** Begin Stored data **

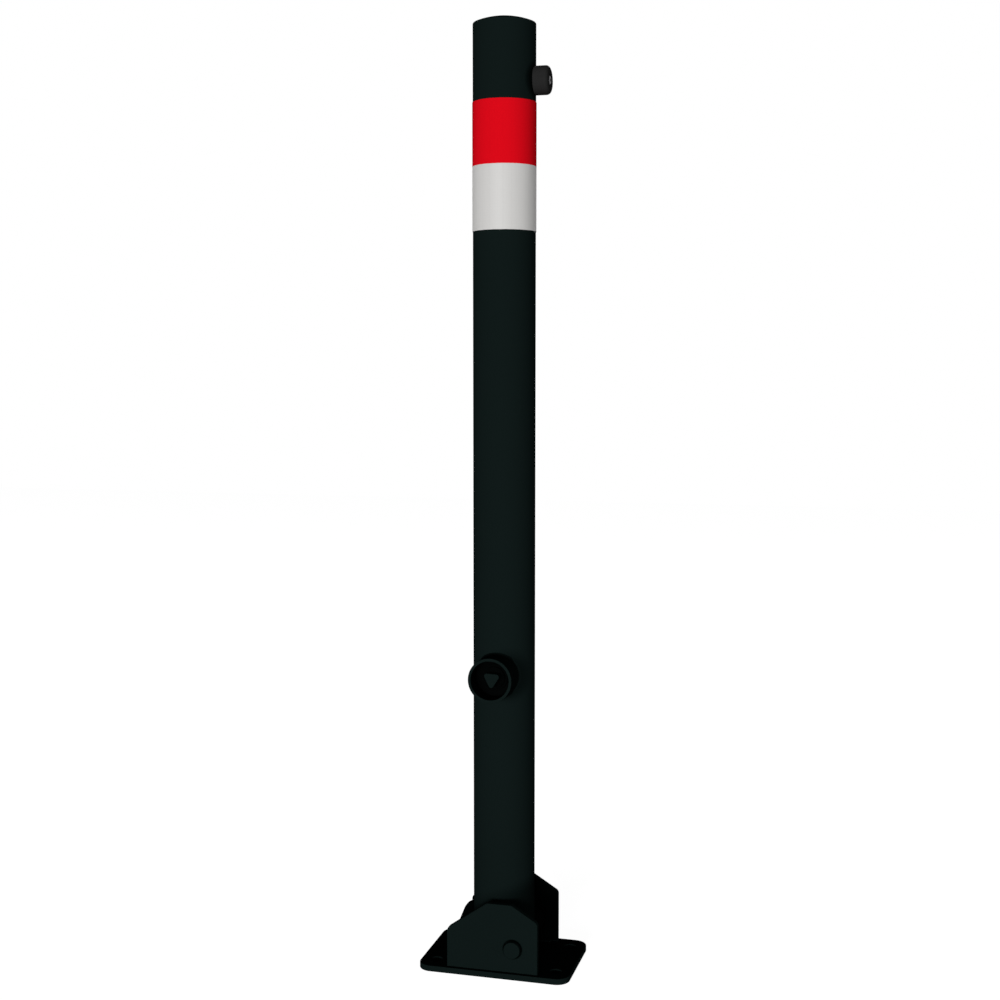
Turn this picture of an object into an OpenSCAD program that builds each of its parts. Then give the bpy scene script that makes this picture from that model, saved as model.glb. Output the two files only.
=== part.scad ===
// Fold-down parking post: a round steel post hinged between two cheeks on a
// bolted base plate, with a key-worked locking rod inside the tube.
// Millimetres. Origin at the centre of the plate's underside, on the axis of
// the upright post. +Z is up, +X is the way the post folds, -Y is the key side.

/* [Base plate] */
// Length of the plate, along the fold
plate_l = 150; // [146:1:180]
// Width of the plate, across the cheeks
plate_w = 101; // [96:1:120]
// Thickness of the plate
plate_t = 6; // [5:0.5:8]
// Corner radius of the plate, seen from above
plate_r = 13; // [4:1:14]
// Diameter of the four anchor holes
anchor_d = 12; // [8:1:14]
// Distance between anchor holes along the plate
anchor_dx = 120; // [112:1:124]
// Distance between anchor holes across the plate
anchor_dy = 65; // [56:1:72]

/* [Cheeks] */
// Length of a cheek at its foot
cheek_l = 90; // [86:1:96]
// Thickness of a cheek
cheek_t = 6; // [5:0.5:8]
// Clear width between the cheeks
cheek_gap = 82; // [81:0.5:84]
// Height of the flat top of a cheek above the ground
cheek_h = 72.2; // [70:0.1:80]
// Height of the corner on the side away from the fold
cheek_back_h = 44.2; // [40:0.1:50]
// Height of the corner on the fold side
cheek_front_h = 56.5; // [52:0.5:62]
// How much taller the rear cheek is than the front one
rear_rise = 1.1; // [0:0.1:2]
// Radius of a cheek's corners
cheek_r = 5; // [2:0.5:6]

/* [Stop] */
// Thickness of the stop rib
stop_t = 8; // [6:1:12]
// Height of the rib's top
stop_h = 55.5; // [54:0.5:58]
// Radius of the rib's top corner
stop_r = 9; // [5:0.5:9]

/* [Hinge] */
// Diameter of the hinge pin
pin_d = 16; // [14:0.5:16]
// Distance of the pin from the post's axis
pin_x = 20.6; // [20:0.1:21.5]
// Height of the pin above the ground
pin_z = 29.3; // [29:0.1:30]
// How far the pin's plain end stands out of the front cheek
pin_proud = 4; // [2:0.5:6]
// Outer diameter of the cross sleeve in the post
sleeve_d = 22; // [21:0.5:22]

/* [Post] */
// Outer diameter of the tube
post_d = 60; // [60:0.1:60.5]
// Wall thickness of the tube
post_wall = 2.5; // [2:0.5:3]
// Height of the post's top above the ground
post_h = 913.2; // [880:0.1:1000]
// Height of the tube's lower end
post_foot = 10.5; // [10.5:0.5:11]
// Thickness of the top disc at its edge
cap_t = 3; // [2:0.5:4]
// Rise of the top disc's dome
cap_dome = 6; // [3:0.5:8]

/* [Bands] */
// Height of the white band's lower edge
white_z = 713.8; // [650:0.1:720]
// Width of the white band
white_w = 60.8; // [40:0.1:60.8]
// Width of the red band above it
red_w = 59.6; // [40:0.1:60]
// Thickness of the reflective film
film_t = 0.45; // [0.3:0.05:0.8]

/* [Buffer] */
// Height of the rubber buffer's axis
buffer_z = 853.5; // [850:0.5:860]
// Diameter of the buffer
buffer_d = 27; // [24:0.5:30]
// Length of the buffer outside the tube
buffer_l = 14.6; // [14.6:0.1:20]

/* [Lock] */
// Height of the key stud's axis
lock_z = 291; // [280:0.5:320]
// Outer diameter of the cup round the stud
cup_d = 42.6; // [41:0.1:44]
// Wall thickness of the cup
cup_wall = 2.7; // [2:0.1:4]
// Distance from the post's axis to the cup's rim
cup_y = 54.5; // [54:0.5:60]
// How far the stud's end lies behind the rim
stud_back = 6.5; // [5:0.5:8]
// Radius from the stud's axis to its sharp corners
stud_r = 10.6; // [8:0.1:11]
// Radius from the key's axis to the crank pin
crank_r = 6; // [5.8:0.1:6]
// Diameter of the locking rod
rod_d = 14; // [12:0.5:14]
// Distance of the locking rod from the post's axis
rod_x = -12; // [-12:0.5:-11]

/* [Hidden] */
$fn = 96;

// Finishes
black_paint = "#141d1c";
bright_steel = "#b9bcbd";
dark_steel = "#5a5d60";
rubber_black = "#262626";
film_red = "#d40618";
film_white = "#e4e3e1";

// General clearances
eps = 0.01;
run = 0.08;
through = 1;
arc_steps = 8;

// Post and hinge
post_r = post_d / 2;
bore_r = post_r - post_wall;
tube_top = post_h - cap_dome - cap_t;
pin_r = pin_d / 2;
pin_chamfer = 0.5;
pin_head_r = 11;
pin_head_t = 3;
sleeve_r = sleeve_d / 2;
cheek_in = cheek_gap / 2;
cheek_out = cheek_in + cheek_t;
washer_t = 1.9;
washer_r = 14;
washer_gap = 0.1;
sleeve_end = cheek_in - washer_t - 3 * washer_gap;
cap_edge = 1;
dome_r = (post_r * post_r + cap_dome * cap_dome) / (2 * cap_dome);
dome_steps = 16;

// The stop rib: its slanted back, its rest face against the upright tube and
// the circle that the tube's lower corner sweeps about the pin
cheek_top_back = -5;
cheek_top_front = 19.3;
cheek_back_r = cheek_r + 1;
stop_foot_x = -57.7;
stop_top_x = -37.4;
stop_gap = 0.2;
sweep_gap = 0.6;
sweep_r = norm([pin_x + post_r, pin_z - post_foot]) + sweep_gap;

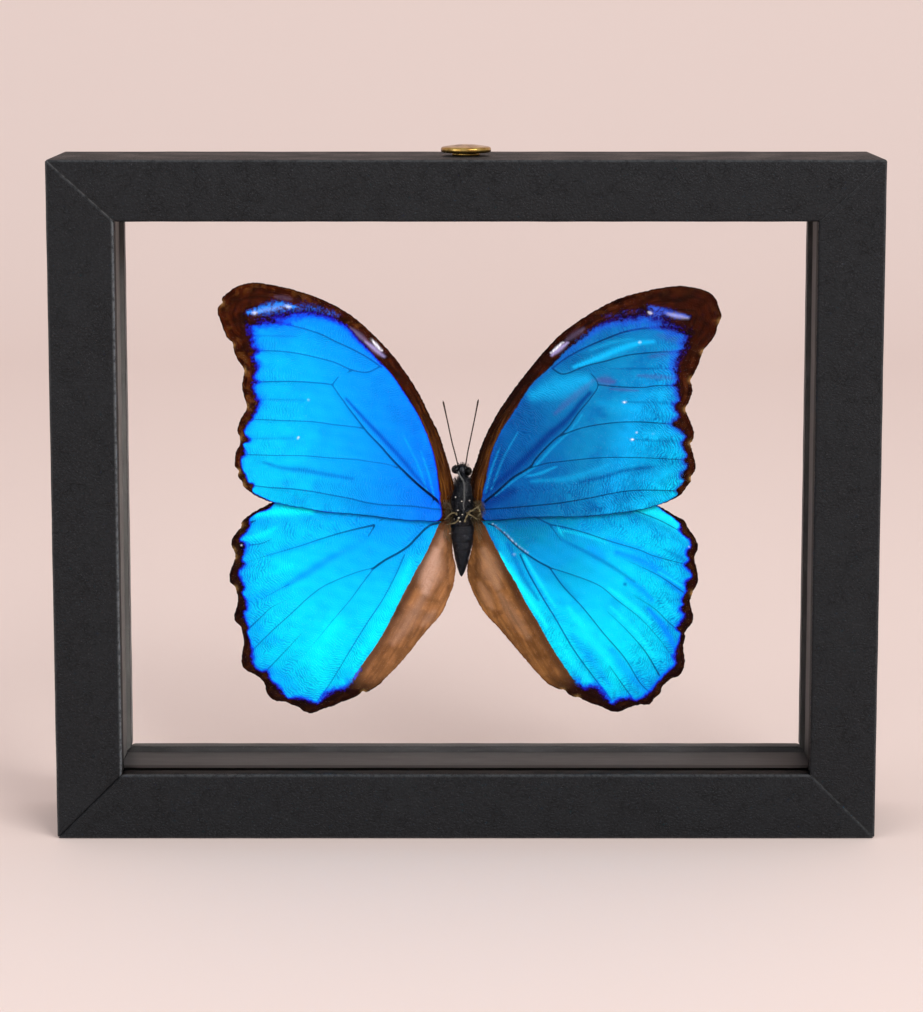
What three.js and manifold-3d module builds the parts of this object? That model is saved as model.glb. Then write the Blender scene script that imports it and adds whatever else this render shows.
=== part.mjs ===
// Framed butterfly specimen: a blue Morpho floating between two panes of glass in a deep black mitred frame.
// Millimetres, +Z up, +X to the right, the front face towards -Y. The origin is at the middle of the foot.

import * as THREE from 'three';
import { mergeVertices } from 'three/addons/utils/BufferGeometryUtils.js';
import Module from 'manifold-3d';

const wasm = await Module();
wasm.setup();

// ---- Driving dimensions ------------------------------------------------------------------------

const FRAME_WIDTH = 203;
const FRAME_HEIGHT = 168.5;
const FRAME_DEPTH = 35;
const SIDE_RAIL = 16.4; // face width of the side and bottom rails
const TOP_RAIL = 15; // the top rail is a little narrower, so its mitres run corner to corner
const ARRIS_RADIUS = 0.8; // the wrapped edges of the moulding are softly rounded
const MITRE_GAP = 0.16; // the rails butt at the corners with a hairline joint
const FIT_GAP = 0.3; // air round the glass and the spacers in their rebate

// Depths behind the front face, through the rebated moulding.
const LIP_DEPTH = 4.3; // the front lip
const PANE_THICKNESS = 2;
const FRONT_PANE_DEPTH = 12; // front of the front pane, at the back of the dark recess
const REAR_PANE_DEPTH = 29; // front of the rear pane
const REAR_LIP_DEPTH = 31;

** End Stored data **

» **Given request**
Everything from the first line through the line containing "anchor_dy = 65; // [56:1:72]" should be quoted exactly, and nothing beyond it.

» **Result**
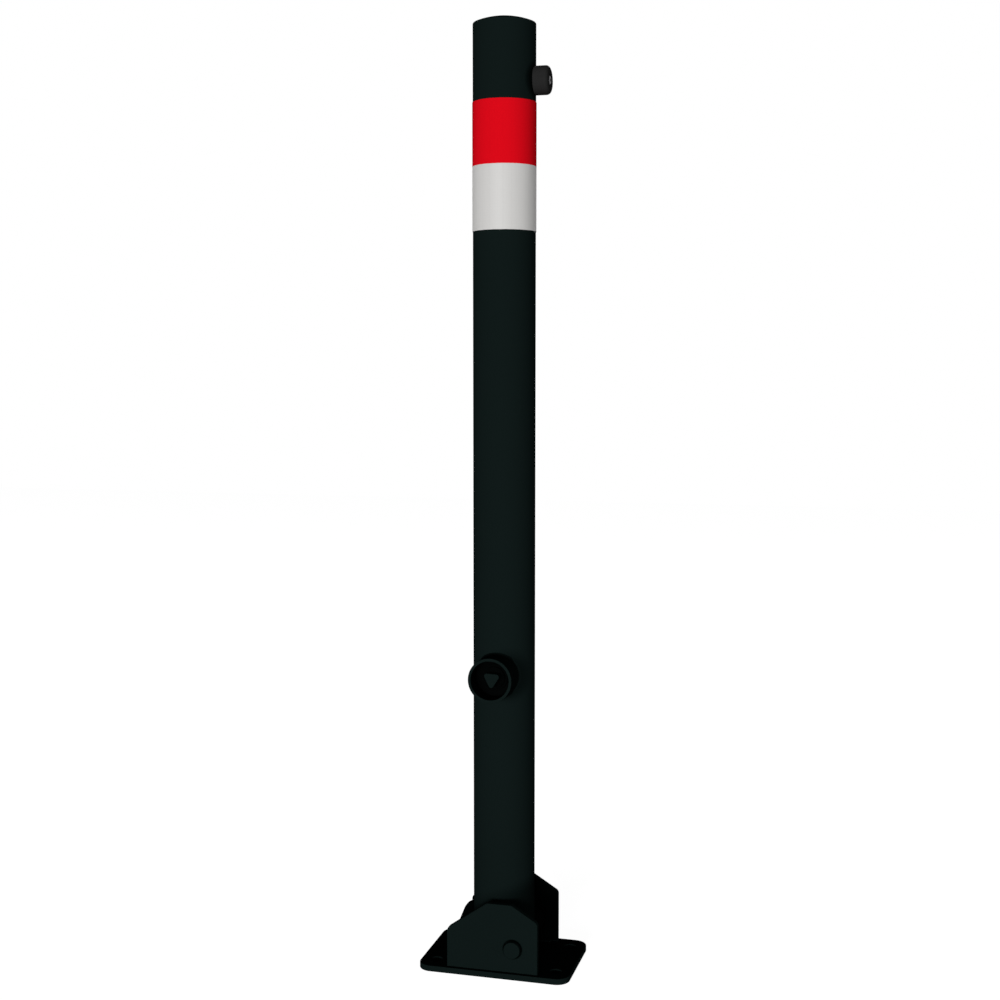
Turn this picture of an object into an OpenSCAD program that builds each of its parts. Then give the bpy scene script that makes this picture from that model, saved as model.glb. Output the two files only.
=== part.scad ===
// Fold-down parking post: a round steel post hinged between two cheeks on a
// bolted base plate, with a key-worked locking rod inside the tube.
// Millimetres. Origin at the centre of the plate's underside, on the axis of
// the upright post. +Z is up, +X is the way the post folds, -Y is the key side.

/* [Base plate] */
// Length of the plate, along the fold
plate_l = 150; // [146:1:180]
// Width of the plate, across the cheeks
plate_w = 101; // [96:1:120]
// Thickness of the plate
plate_t = 6; // [5:0.5:8]
// Corner radius of the plate, seen from above
plate_r = 13; // [4:1:14]
// Diameter of the four anchor holes
anchor_d = 12; // [8:1:14]
// Distance between anchor holes along the plate
anchor_dx = 120; // [112:1:124]
// Distance between anchor holes across the plate
anchor_dy = 65; // [56:1:72]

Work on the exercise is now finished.